What is needed | Quote the entries that follow exactly, leaving none out.

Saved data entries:
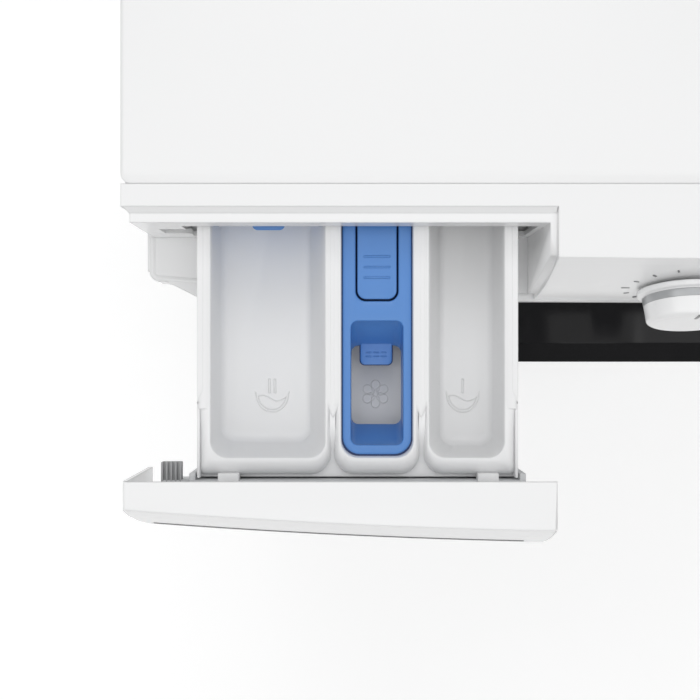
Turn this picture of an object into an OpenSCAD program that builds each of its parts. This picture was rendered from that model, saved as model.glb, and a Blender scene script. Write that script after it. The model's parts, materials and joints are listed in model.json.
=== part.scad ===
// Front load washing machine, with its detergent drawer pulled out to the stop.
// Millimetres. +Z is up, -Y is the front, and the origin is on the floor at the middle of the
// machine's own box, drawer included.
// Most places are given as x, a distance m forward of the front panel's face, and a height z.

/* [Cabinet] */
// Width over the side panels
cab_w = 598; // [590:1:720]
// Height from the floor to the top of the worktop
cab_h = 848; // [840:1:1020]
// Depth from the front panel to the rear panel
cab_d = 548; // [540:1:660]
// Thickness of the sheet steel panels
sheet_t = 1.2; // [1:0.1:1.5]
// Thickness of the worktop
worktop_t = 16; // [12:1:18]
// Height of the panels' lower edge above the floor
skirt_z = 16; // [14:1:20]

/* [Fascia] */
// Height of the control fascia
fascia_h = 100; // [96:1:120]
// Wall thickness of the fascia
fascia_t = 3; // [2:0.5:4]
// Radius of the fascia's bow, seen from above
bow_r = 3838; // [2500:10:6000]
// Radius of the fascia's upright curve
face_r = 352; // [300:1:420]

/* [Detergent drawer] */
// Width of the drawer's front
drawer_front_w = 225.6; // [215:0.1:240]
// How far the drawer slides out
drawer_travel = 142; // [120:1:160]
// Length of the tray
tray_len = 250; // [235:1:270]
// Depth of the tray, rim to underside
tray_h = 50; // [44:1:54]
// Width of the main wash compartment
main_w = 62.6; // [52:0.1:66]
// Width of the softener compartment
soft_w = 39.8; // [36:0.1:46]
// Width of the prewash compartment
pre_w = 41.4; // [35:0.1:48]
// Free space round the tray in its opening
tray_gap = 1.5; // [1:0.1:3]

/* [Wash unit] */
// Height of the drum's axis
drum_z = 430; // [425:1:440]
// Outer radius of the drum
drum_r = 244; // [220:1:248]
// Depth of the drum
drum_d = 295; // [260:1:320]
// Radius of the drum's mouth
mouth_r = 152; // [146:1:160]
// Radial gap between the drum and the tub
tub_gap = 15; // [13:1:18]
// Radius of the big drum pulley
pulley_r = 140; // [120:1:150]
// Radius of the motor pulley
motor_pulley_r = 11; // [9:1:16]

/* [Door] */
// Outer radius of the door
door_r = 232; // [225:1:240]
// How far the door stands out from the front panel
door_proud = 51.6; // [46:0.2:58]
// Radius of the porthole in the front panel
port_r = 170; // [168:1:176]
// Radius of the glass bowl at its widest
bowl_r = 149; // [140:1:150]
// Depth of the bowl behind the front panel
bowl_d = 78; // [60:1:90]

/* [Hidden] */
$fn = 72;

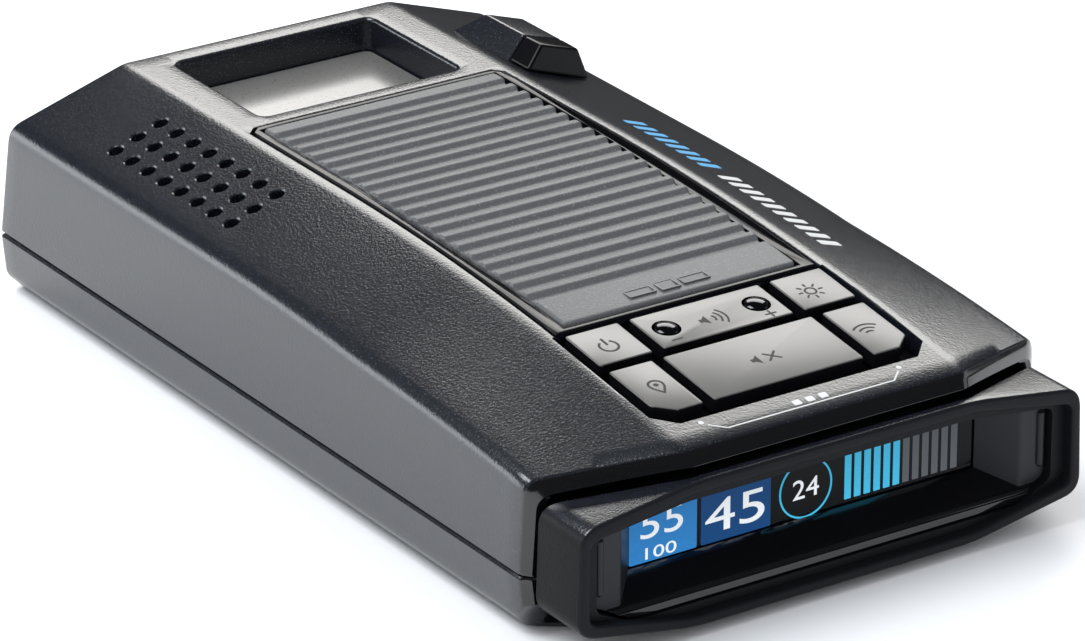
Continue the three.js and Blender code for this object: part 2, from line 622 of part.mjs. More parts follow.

The solution |
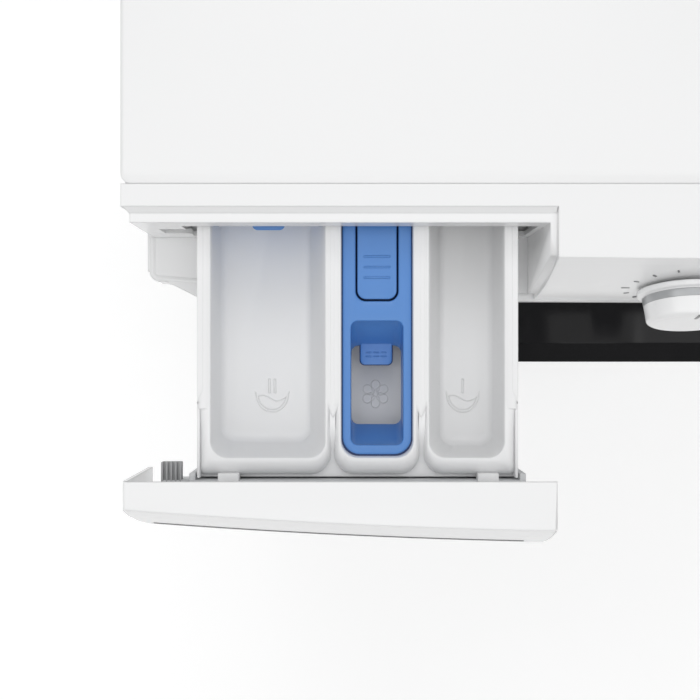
Turn this picture of an object into an OpenSCAD program that builds each of its parts. This picture was rendered from that model, saved as model.glb, and a Blender scene script. Write that script after it. The model's parts, materials and joints are listed in model.json.
=== part.scad ===
// Front load washing machine, with its detergent drawer pulled out to the stop.
// Millimetres. +Z is up, -Y is the front, and the origin is on the floor at the middle of the
// machine's own box, drawer included.
// Most places are given as x, a distance m forward of the front panel's face, and a height z.

/* [Cabinet] */
// Width over the side panels
cab_w = 598; // [590:1:720]
// Height from the floor to the top of the worktop
cab_h = 848; // [840:1:1020]
// Depth from the front panel to the rear panel
cab_d = 548; // [540:1:660]
// Thickness of the sheet steel panels
sheet_t = 1.2; // [1:0.1:1.5]
// Thickness of the worktop
worktop_t = 16; // [12:1:18]
// Height of the panels' lower edge above the floor
skirt_z = 16; // [14:1:20]

/* [Fascia] */
// Height of the control fascia
fascia_h = 100; // [96:1:120]
// Wall thickness of the fascia
fascia_t = 3; // [2:0.5:4]
// Radius of the fascia's bow, seen from above
bow_r = 3838; // [2500:10:6000]
// Radius of the fascia's upright curve
face_r = 352; // [300:1:420]

/* [Detergent drawer] */
// Width of the drawer's front
drawer_front_w = 225.6; // [215:0.1:240]
// How far the drawer slides out
drawer_travel = 142; // [120:1:160]
// Length of the tray
tray_len = 250; // [235:1:270]
// Depth of the tray, rim to underside
tray_h = 50; // [44:1:54]
// Width of the main wash compartment
main_w = 62.6; // [52:0.1:66]
// Width of the softener compartment
soft_w = 39.8; // [36:0.1:46]
// Width of the prewash compartment
pre_w = 41.4; // [35:0.1:48]
// Free space round the tray in its opening
tray_gap = 1.5; // [1:0.1:3]

/* [Wash unit] */
// Height of the drum's axis
drum_z = 430; // [425:1:440]
// Outer radius of the drum
drum_r = 244; // [220:1:248]
// Depth of the drum
drum_d = 295; // [260:1:320]
// Radius of the drum's mouth
mouth_r = 152; // [146:1:160]
// Radial gap between the drum and the tub
tub_gap = 15; // [13:1:18]
// Radius of the big drum pulley
pulley_r = 140; // [120:1:150]
// Radius of the motor pulley
motor_pulley_r = 11; // [9:1:16]

/* [Door] */
// Outer radius of the door
door_r = 232; // [225:1:240]
// How far the door stands out from the front panel
door_proud = 51.6; // [46:0.2:58]
// Radius of the porthole in the front panel
port_r = 170; // [168:1:176]
// Radius of the glass bowl at its widest
bowl_r = 149; // [140:1:150]
// Depth of the bowl behind the front panel
bowl_d = 78; // [60:1:90]

/* [Hidden] */
$fn = 72;

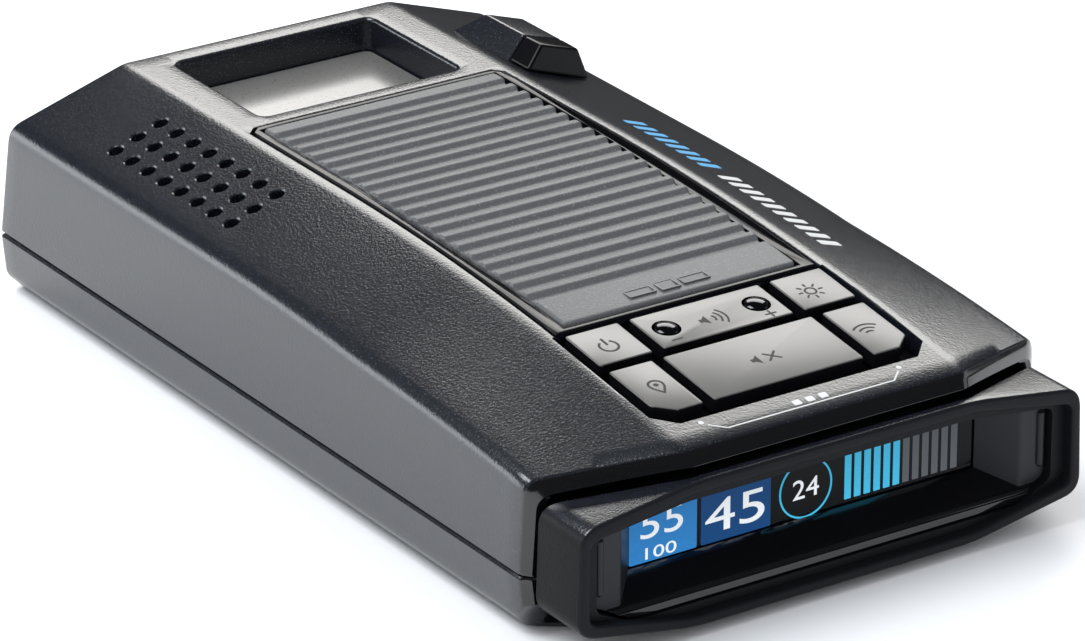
Continue the three.js and Blender code for this object: part 2, from line 622 of part.mjs. More parts follow.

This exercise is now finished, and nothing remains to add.